→ **EXERCISE DATA**
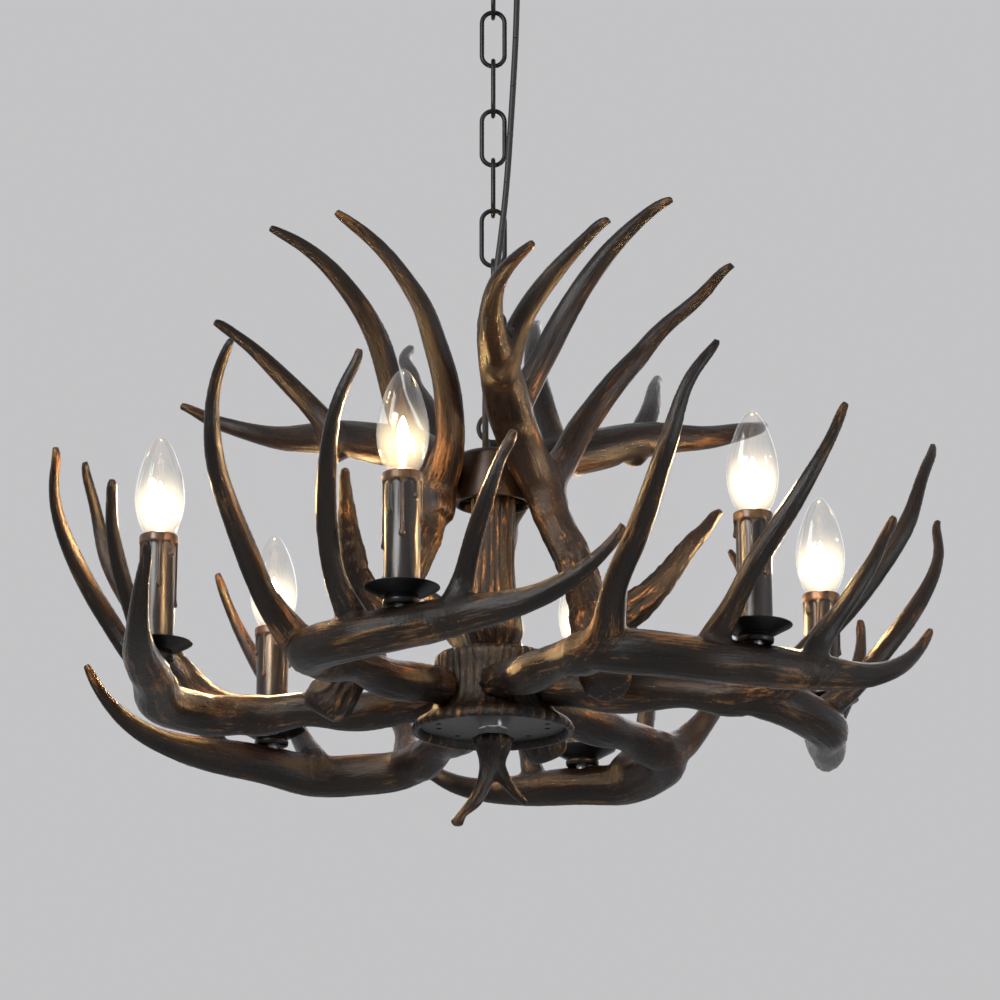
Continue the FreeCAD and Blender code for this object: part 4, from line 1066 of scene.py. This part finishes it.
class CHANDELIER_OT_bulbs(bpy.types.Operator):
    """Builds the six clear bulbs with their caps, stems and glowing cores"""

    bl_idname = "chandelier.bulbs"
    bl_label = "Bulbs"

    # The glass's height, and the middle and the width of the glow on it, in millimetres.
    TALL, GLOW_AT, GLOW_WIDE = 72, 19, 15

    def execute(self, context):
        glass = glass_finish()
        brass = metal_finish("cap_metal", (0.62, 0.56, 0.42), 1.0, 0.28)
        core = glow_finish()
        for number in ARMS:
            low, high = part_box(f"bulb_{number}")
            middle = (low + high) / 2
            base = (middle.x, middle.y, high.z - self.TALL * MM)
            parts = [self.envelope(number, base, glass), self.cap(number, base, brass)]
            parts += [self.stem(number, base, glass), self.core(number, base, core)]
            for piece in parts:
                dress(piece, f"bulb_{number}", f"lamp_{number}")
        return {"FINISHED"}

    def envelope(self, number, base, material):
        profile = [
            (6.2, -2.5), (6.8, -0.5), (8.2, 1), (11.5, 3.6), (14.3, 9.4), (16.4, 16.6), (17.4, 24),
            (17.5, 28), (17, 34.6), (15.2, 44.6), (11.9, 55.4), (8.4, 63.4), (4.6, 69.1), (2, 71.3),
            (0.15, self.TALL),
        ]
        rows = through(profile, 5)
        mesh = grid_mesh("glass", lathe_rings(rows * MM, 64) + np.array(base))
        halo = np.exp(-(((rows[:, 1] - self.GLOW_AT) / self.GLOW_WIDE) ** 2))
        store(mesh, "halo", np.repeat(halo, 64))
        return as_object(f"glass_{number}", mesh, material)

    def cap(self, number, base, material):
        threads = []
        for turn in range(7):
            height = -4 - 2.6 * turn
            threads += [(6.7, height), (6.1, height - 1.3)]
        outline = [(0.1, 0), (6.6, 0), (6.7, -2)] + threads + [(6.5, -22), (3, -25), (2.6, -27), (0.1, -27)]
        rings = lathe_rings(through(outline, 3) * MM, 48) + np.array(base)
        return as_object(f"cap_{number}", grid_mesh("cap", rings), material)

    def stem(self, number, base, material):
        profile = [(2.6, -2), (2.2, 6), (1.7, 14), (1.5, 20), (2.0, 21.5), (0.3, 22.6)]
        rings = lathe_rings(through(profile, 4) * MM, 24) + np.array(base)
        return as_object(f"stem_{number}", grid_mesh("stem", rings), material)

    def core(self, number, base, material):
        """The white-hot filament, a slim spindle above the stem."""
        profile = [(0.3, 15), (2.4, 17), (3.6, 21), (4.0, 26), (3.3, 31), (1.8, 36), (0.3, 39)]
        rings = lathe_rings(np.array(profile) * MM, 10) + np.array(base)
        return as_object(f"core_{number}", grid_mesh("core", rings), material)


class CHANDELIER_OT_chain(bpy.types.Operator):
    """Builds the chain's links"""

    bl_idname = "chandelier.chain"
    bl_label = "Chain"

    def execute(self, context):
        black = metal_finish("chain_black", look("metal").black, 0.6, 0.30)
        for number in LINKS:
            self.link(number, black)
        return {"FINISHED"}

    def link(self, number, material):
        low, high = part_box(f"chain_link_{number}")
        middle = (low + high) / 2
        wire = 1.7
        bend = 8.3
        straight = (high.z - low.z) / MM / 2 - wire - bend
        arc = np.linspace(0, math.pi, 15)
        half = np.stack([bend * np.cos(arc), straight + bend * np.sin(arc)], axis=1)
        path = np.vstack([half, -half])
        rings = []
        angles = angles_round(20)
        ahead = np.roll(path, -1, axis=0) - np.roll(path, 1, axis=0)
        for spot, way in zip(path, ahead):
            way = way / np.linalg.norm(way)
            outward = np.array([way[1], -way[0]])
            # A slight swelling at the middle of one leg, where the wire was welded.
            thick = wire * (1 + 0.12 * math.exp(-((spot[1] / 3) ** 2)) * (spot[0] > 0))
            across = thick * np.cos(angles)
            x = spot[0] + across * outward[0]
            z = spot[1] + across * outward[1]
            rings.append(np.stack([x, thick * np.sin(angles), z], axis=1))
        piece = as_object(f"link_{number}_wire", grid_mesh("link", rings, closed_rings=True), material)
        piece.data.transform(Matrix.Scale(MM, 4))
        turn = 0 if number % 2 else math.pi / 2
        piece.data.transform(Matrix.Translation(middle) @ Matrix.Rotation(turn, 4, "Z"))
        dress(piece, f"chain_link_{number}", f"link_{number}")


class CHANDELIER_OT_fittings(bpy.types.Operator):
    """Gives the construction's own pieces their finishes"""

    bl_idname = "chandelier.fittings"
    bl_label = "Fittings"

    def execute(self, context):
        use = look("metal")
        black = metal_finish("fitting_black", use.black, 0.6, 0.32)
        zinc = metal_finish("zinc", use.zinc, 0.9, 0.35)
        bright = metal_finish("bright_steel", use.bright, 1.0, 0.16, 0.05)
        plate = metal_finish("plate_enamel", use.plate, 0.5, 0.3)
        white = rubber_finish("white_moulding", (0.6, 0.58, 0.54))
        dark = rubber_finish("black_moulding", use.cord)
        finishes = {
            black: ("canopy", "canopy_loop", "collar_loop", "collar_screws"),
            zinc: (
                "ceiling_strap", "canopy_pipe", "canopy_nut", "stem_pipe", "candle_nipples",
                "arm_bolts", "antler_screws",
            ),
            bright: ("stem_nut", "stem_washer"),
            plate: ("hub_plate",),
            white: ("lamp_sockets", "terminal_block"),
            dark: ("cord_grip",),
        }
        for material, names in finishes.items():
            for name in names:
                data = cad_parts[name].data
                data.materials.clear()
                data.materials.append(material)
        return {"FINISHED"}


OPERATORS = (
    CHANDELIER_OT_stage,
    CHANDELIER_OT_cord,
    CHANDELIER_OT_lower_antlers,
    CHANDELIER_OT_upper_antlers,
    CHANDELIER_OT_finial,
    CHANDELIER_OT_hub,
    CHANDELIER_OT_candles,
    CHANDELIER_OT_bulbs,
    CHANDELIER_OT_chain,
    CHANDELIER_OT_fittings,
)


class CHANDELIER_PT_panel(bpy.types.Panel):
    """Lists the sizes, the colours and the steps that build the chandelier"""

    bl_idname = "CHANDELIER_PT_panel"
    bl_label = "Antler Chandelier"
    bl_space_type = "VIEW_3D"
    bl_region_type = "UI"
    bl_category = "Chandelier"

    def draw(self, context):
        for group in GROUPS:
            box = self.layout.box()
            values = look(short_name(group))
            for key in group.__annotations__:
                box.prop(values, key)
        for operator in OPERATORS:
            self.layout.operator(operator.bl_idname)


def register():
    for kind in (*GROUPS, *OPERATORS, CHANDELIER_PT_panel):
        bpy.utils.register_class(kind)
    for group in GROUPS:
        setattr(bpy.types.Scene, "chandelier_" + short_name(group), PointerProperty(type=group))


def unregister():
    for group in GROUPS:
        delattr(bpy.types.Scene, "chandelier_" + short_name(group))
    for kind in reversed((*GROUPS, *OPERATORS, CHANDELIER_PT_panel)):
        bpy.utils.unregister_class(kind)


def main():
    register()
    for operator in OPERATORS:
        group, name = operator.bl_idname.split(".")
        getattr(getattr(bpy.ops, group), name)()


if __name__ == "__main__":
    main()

---

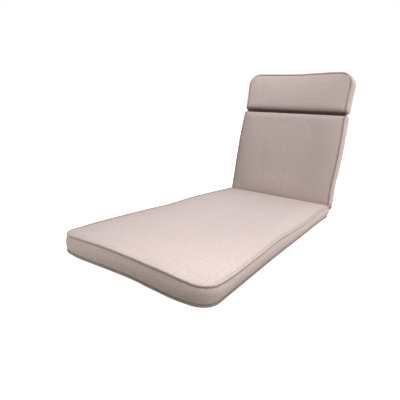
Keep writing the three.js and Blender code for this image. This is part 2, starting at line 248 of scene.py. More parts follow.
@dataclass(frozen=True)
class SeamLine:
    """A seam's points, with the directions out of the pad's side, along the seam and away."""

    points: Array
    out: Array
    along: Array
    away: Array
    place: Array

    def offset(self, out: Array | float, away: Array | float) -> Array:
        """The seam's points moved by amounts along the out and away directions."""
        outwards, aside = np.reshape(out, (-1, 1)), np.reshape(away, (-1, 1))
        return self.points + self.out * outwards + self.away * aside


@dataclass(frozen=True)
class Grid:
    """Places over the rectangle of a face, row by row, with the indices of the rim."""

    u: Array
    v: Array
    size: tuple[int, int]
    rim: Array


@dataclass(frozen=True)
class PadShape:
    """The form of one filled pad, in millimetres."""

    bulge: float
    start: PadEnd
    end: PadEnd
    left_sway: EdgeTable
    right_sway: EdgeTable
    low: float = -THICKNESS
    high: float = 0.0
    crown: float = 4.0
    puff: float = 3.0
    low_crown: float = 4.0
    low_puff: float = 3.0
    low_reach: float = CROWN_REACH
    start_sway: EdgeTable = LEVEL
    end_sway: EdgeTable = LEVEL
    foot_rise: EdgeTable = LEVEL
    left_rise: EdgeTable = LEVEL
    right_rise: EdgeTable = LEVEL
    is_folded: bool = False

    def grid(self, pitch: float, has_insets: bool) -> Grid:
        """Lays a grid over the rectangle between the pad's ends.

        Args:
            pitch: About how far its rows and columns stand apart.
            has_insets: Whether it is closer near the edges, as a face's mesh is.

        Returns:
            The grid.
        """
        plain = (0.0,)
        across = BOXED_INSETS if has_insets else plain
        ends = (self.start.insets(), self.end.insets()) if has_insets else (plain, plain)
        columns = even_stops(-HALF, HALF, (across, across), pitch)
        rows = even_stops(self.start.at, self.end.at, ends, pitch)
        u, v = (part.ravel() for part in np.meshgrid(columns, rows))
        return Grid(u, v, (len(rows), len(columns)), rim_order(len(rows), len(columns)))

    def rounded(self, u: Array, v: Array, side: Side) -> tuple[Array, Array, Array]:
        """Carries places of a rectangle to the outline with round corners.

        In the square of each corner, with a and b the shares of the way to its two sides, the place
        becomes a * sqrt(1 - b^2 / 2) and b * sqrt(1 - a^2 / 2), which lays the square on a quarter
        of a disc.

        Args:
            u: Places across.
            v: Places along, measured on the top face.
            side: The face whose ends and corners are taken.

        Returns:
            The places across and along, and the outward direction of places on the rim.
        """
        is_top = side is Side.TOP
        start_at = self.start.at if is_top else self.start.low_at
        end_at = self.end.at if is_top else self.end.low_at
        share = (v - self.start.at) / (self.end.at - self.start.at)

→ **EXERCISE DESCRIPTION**
Your task is to quote exactly the lines beginning with the one that contains "Continue the FreeCAD" and ending with the one that contains "TALL, GLOW_AT, GLOW_WIDE = 72, 19, 15", with nothing left out or added.

→ **RESULT BELOW**
Continue the FreeCAD and Blender code for this object: part 4, from line 1066 of scene.py. This part finishes it.
class CHANDELIER_OT_bulbs(bpy.types.Operator):
    """Builds the six clear bulbs with their caps, stems and glowing cores"""

    bl_idname = "chandelier.bulbs"
    bl_label = "Bulbs"

    # The glass's height, and the middle and the width of the glow on it, in millimetres.
    TALL, GLOW_AT, GLOW_WIDE = 72, 19, 15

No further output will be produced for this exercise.